### Task description:
Each entry should be quoted word for word, including every mark of punctuation.

### Information shown:
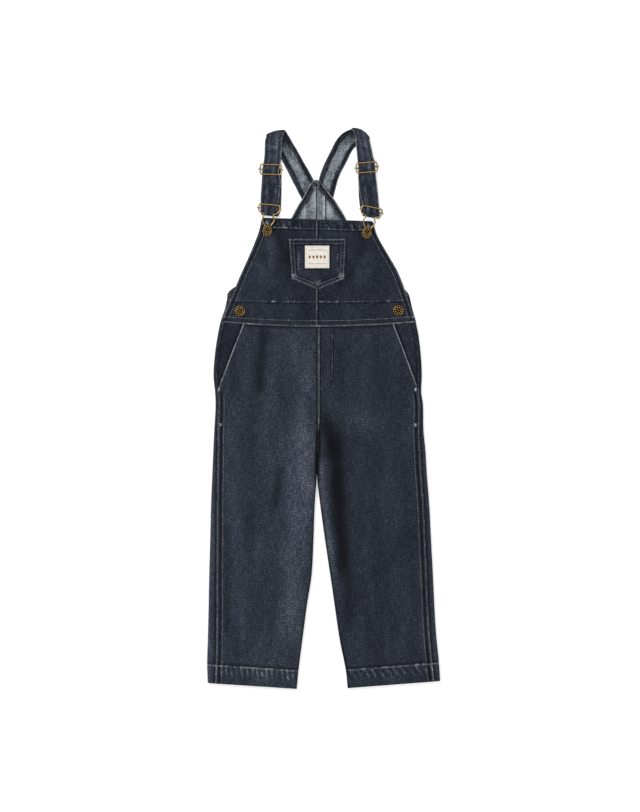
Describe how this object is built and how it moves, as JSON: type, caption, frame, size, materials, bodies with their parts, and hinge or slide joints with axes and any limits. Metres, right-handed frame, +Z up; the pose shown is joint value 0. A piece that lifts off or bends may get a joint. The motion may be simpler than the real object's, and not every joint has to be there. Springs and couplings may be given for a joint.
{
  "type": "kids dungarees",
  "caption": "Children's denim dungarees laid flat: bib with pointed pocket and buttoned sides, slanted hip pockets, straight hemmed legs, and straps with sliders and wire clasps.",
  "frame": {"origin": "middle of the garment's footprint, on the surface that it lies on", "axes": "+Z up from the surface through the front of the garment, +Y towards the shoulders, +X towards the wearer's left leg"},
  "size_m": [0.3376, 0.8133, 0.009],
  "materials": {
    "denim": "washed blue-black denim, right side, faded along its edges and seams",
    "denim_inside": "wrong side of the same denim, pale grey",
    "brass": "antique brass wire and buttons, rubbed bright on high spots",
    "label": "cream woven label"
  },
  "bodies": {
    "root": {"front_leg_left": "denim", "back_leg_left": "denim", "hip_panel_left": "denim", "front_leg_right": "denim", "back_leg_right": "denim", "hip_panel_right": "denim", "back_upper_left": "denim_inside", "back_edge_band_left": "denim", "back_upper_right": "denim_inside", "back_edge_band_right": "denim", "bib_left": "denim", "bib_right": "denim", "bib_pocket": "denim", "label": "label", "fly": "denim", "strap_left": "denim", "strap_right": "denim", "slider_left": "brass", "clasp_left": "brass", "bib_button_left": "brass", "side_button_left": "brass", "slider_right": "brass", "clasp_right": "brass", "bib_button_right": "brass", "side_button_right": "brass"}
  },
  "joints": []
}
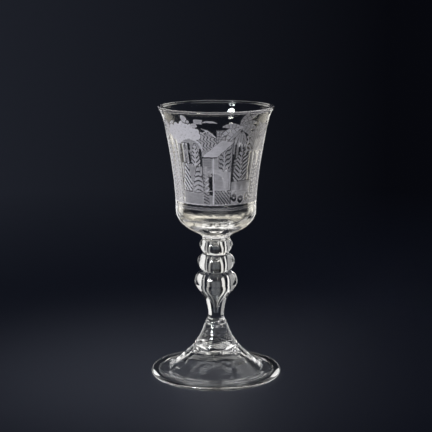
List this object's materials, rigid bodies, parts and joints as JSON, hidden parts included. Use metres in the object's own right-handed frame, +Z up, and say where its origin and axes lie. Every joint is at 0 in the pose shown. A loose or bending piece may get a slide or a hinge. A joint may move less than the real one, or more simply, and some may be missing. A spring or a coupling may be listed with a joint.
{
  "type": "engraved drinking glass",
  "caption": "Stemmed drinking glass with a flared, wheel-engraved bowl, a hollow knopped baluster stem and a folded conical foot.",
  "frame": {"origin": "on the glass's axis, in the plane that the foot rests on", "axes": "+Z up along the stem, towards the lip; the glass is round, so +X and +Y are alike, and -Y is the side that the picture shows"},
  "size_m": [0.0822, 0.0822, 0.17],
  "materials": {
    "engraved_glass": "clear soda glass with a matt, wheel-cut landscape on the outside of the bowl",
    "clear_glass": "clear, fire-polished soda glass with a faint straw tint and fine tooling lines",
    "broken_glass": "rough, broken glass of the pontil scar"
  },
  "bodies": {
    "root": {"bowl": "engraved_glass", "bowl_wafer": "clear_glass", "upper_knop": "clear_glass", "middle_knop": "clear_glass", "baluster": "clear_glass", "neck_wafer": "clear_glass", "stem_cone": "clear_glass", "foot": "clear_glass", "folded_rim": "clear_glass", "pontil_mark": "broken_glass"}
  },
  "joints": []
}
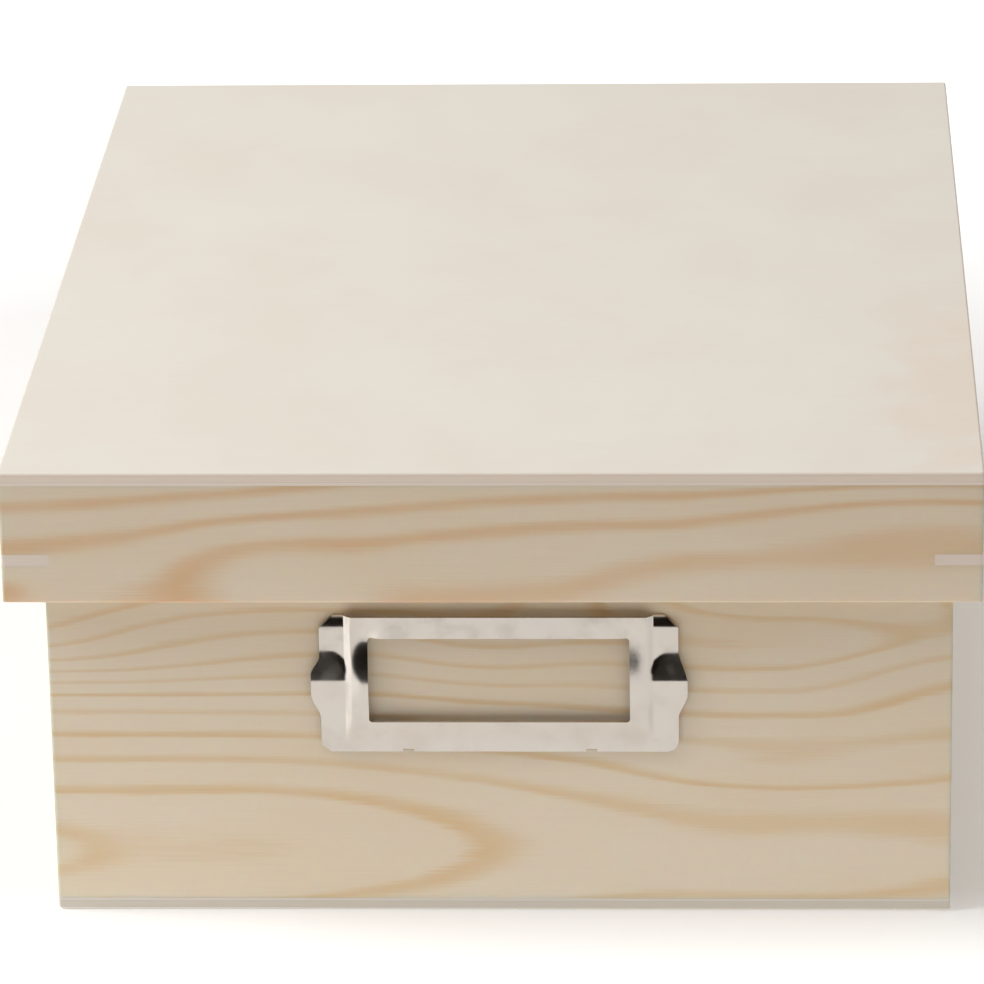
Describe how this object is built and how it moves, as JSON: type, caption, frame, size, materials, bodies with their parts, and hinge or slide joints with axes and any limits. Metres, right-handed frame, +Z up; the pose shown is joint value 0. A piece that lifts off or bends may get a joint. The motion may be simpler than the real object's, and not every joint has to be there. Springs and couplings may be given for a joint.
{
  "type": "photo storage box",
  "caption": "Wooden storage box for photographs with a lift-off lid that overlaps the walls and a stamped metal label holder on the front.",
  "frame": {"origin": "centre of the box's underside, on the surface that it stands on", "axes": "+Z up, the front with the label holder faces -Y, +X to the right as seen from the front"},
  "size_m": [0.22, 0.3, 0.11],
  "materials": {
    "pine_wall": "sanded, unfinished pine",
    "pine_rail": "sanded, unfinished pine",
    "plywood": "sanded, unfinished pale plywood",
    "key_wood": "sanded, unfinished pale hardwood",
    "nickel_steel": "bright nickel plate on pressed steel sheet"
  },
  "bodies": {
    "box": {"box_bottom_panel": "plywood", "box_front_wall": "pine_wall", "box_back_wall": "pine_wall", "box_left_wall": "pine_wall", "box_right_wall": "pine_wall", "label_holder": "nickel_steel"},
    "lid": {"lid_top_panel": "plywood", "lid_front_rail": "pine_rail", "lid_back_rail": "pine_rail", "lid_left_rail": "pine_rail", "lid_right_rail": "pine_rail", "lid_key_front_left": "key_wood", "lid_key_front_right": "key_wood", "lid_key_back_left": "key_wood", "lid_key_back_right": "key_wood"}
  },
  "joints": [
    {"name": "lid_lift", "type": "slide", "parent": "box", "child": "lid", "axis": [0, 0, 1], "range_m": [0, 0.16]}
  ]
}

### Result:
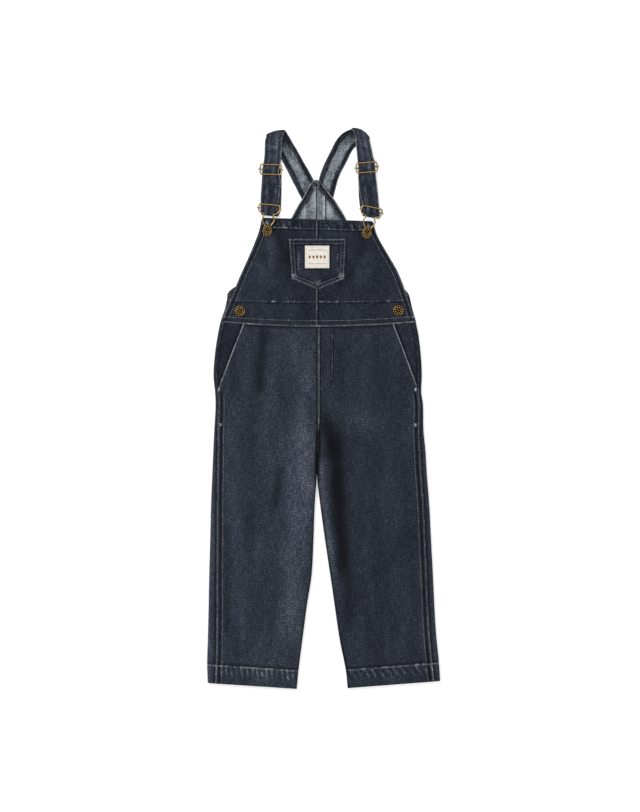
Describe how this object is built and how it moves, as JSON: type, caption, frame, size, materials, bodies with their parts, and hinge or slide joints with axes and any limits. Metres, right-handed frame, +Z up; the pose shown is joint value 0. A piece that lifts off or bends may get a joint. The motion may be simpler than the real object's, and not every joint has to be there. Springs and couplings may be given for a joint.
{
  "type": "kids dungarees",
  "caption": "Children's denim dungarees laid flat: bib with pointed pocket and buttoned sides, slanted hip pockets, straight hemmed legs, and straps with sliders and wire clasps.",
  "frame": {"origin": "middle of the garment's footprint, on the surface that it lies on", "axes": "+Z up from the surface through the front of the garment, +Y towards the shoulders, +X towards the wearer's left leg"},
  "size_m": [0.3376, 0.8133, 0.009],
  "materials": {
    "denim": "washed blue-black denim, right side, faded along its edges and seams",
    "denim_inside": "wrong side of the same denim, pale grey",
    "brass": "antique brass wire and buttons, rubbed bright on high spots",
    "label": "cream woven label"
  },
  "bodies": {
    "root": {"front_leg_left": "denim", "back_leg_left": "denim", "hip_panel_left": "denim", "front_leg_right": "denim", "back_leg_right": "denim", "hip_panel_right": "denim", "back_upper_left": "denim_inside", "back_edge_band_left": "denim", "back_upper_right": "denim_inside", "back_edge_band_right": "denim", "bib_left": "denim", "bib_right": "denim", "bib_pocket": "denim", "label": "label", "fly": "denim", "strap_left": "denim", "strap_right": "denim", "slider_left": "brass", "clasp_left": "brass", "bib_button_left": "brass", "side_button_left": "brass", "slider_right": "brass", "clasp_right": "brass", "bib_button_right": "brass", "side_button_right": "brass"}
  },
  "joints": []
}
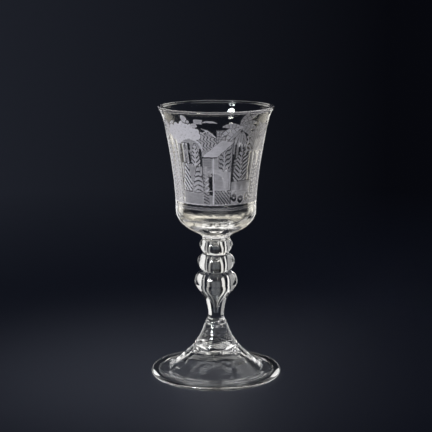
List this object's materials, rigid bodies, parts and joints as JSON, hidden parts included. Use metres in the object's own right-handed frame, +Z up, and say where its origin and axes lie. Every joint is at 0 in the pose shown. A loose or bending piece may get a slide or a hinge. A joint may move less than the real one, or more simply, and some may be missing. A spring or a coupling may be listed with a joint.
{
  "type": "engraved drinking glass",
  "caption": "Stemmed drinking glass with a flared, wheel-engraved bowl, a hollow knopped baluster stem and a folded conical foot.",
  "frame": {"origin": "on the glass's axis, in the plane that the foot rests on", "axes": "+Z up along the stem, towards the lip; the glass is round, so +X and +Y are alike, and -Y is the side that the picture shows"},
  "size_m": [0.0822, 0.0822, 0.17],
  "materials": {
    "engraved_glass": "clear soda glass with a matt, wheel-cut landscape on the outside of the bowl",
    "clear_glass": "clear, fire-polished soda glass with a faint straw tint and fine tooling lines",
    "broken_glass": "rough, broken glass of the pontil scar"
  },
  "bodies": {
    "root": {"bowl": "engraved_glass", "bowl_wafer": "clear_glass", "upper_knop": "clear_glass", "middle_knop": "clear_glass", "baluster": "clear_glass", "neck_wafer": "clear_glass", "stem_cone": "clear_glass", "foot": "clear_glass", "folded_rim": "clear_glass", "pontil_mark": "broken_glass"}
  },
  "joints": []
}
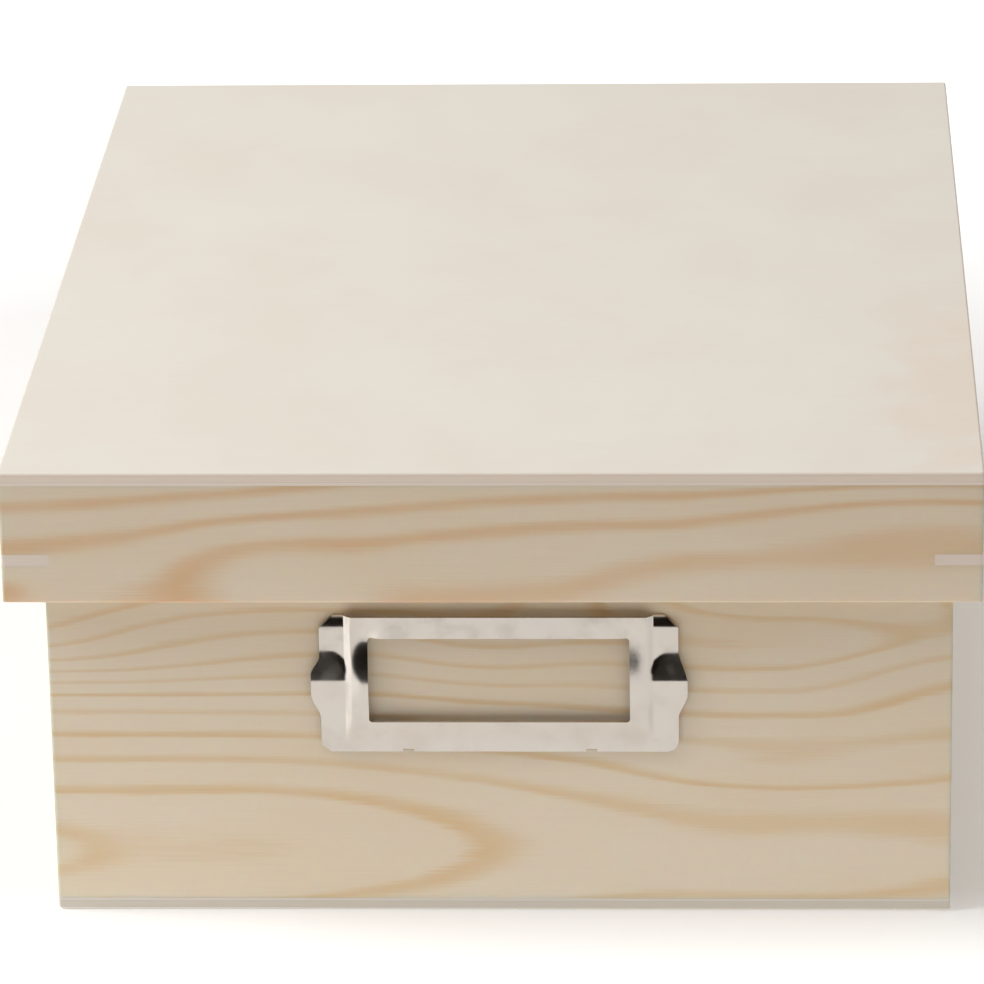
Describe how this object is built and how it moves, as JSON: type, caption, frame, size, materials, bodies with their parts, and hinge or slide joints with axes and any limits. Metres, right-handed frame, +Z up; the pose shown is joint value 0. A piece that lifts off or bends may get a joint. The motion may be simpler than the real object's, and not every joint has to be there. Springs and couplings may be given for a joint.
{
  "type": "photo storage box",
  "caption": "Wooden storage box for photographs with a lift-off lid that overlaps the walls and a stamped metal label holder on the front.",
  "frame": {"origin": "centre of the box's underside, on the surface that it stands on", "axes": "+Z up, the front with the label holder faces -Y, +X to the right as seen from the front"},
  "size_m": [0.22, 0.3, 0.11],
  "materials": {
    "pine_wall": "sanded, unfinished pine",
    "pine_rail": "sanded, unfinished pine",
    "plywood": "sanded, unfinished pale plywood",
    "key_wood": "sanded, unfinished pale hardwood",
    "nickel_steel": "bright nickel plate on pressed steel sheet"
  },
  "bodies": {
    "box": {"box_bottom_panel": "plywood", "box_front_wall": "pine_wall", "box_back_wall": "pine_wall", "box_left_wall": "pine_wall", "box_right_wall": "pine_wall", "label_holder": "nickel_steel"},
    "lid": {"lid_top_panel": "plywood", "lid_front_rail": "pine_rail", "lid_back_rail": "pine_rail", "lid_left_rail": "pine_rail", "lid_right_rail": "pine_rail", "lid_key_front_left": "key_wood", "lid_key_front_right": "key_wood", "lid_key_back_left": "key_wood", "lid_key_back_right": "key_wood"}
  },
  "joints": [
    {"name": "lid_lift", "type": "slide", "parent": "box", "child": "lid", "axis": [0, 0, 1], "range_m": [0, 0.16]}
  ]
}